[Goal of the exercise]:
Quote all of the data below exactly, please.

[Data extract]:
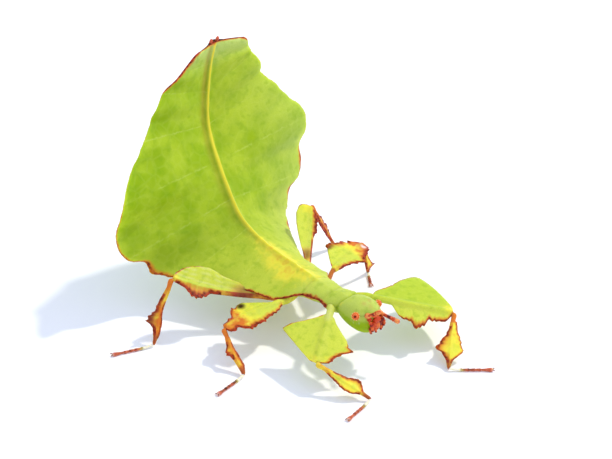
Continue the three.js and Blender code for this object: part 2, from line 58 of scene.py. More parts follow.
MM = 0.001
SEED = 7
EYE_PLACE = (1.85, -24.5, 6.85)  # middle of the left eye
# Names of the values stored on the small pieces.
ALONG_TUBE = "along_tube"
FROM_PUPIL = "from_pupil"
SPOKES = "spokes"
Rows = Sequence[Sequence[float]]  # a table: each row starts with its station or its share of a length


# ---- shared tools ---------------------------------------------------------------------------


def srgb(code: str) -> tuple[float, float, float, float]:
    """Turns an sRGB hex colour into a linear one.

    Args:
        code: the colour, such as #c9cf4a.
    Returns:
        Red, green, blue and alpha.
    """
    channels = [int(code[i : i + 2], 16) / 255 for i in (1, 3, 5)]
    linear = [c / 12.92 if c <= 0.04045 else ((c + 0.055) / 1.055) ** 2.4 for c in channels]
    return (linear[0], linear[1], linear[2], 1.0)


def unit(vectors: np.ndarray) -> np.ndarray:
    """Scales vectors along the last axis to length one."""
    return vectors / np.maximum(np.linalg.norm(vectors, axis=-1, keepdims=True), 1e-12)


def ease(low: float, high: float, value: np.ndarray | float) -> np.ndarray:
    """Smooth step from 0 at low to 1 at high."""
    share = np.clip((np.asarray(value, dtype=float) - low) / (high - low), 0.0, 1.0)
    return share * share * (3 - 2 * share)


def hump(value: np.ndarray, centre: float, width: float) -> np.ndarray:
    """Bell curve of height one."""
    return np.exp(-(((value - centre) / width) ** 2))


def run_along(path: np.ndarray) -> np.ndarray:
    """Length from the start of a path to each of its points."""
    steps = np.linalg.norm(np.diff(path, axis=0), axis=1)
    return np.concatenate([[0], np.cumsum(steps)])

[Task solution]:
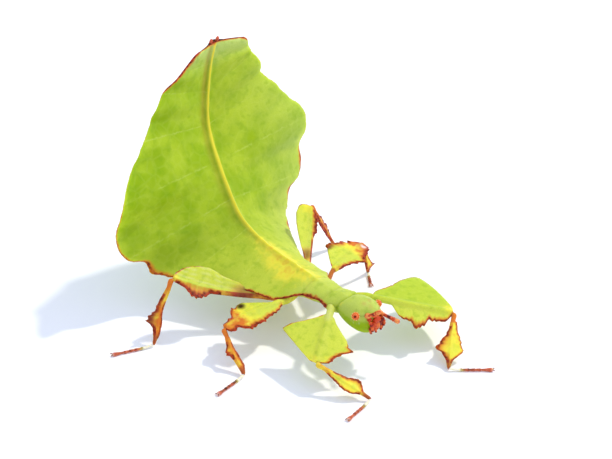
Continue the three.js and Blender code for this object: part 2, from line 58 of scene.py. More parts follow.
MM = 0.001
SEED = 7
EYE_PLACE = (1.85, -24.5, 6.85)  # middle of the left eye
# Names of the values stored on the small pieces.
ALONG_TUBE = "along_tube"
FROM_PUPIL = "from_pupil"
SPOKES = "spokes"
Rows = Sequence[Sequence[float]]  # a table: each row starts with its station or its share of a length


# ---- shared tools ---------------------------------------------------------------------------


def srgb(code: str) -> tuple[float, float, float, float]:
    """Turns an sRGB hex colour into a linear one.

    Args:
        code: the colour, such as #c9cf4a.
    Returns:
        Red, green, blue and alpha.
    """
    channels = [int(code[i : i + 2], 16) / 255 for i in (1, 3, 5)]
    linear = [c / 12.92 if c <= 0.04045 else ((c + 0.055) / 1.055) ** 2.4 for c in channels]
    return (linear[0], linear[1], linear[2], 1.0)


def unit(vectors: np.ndarray) -> np.ndarray:
    """Scales vectors along the last axis to length one."""
    return vectors / np.maximum(np.linalg.norm(vectors, axis=-1, keepdims=True), 1e-12)


def ease(low: float, high: float, value: np.ndarray | float) -> np.ndarray:
    """Smooth step from 0 at low to 1 at high."""
    share = np.clip((np.asarray(value, dtype=float) - low) / (high - low), 0.0, 1.0)
    return share * share * (3 - 2 * share)


def hump(value: np.ndarray, centre: float, width: float) -> np.ndarray:
    """Bell curve of height one."""
    return np.exp(-(((value - centre) / width) ** 2))


def run_along(path: np.ndarray) -> np.ndarray:
    """Length from the start of a path to each of its points."""
    steps = np.linalg.norm(np.diff(path, axis=0), axis=1)
    return np.concatenate([[0], np.cumsum(steps)])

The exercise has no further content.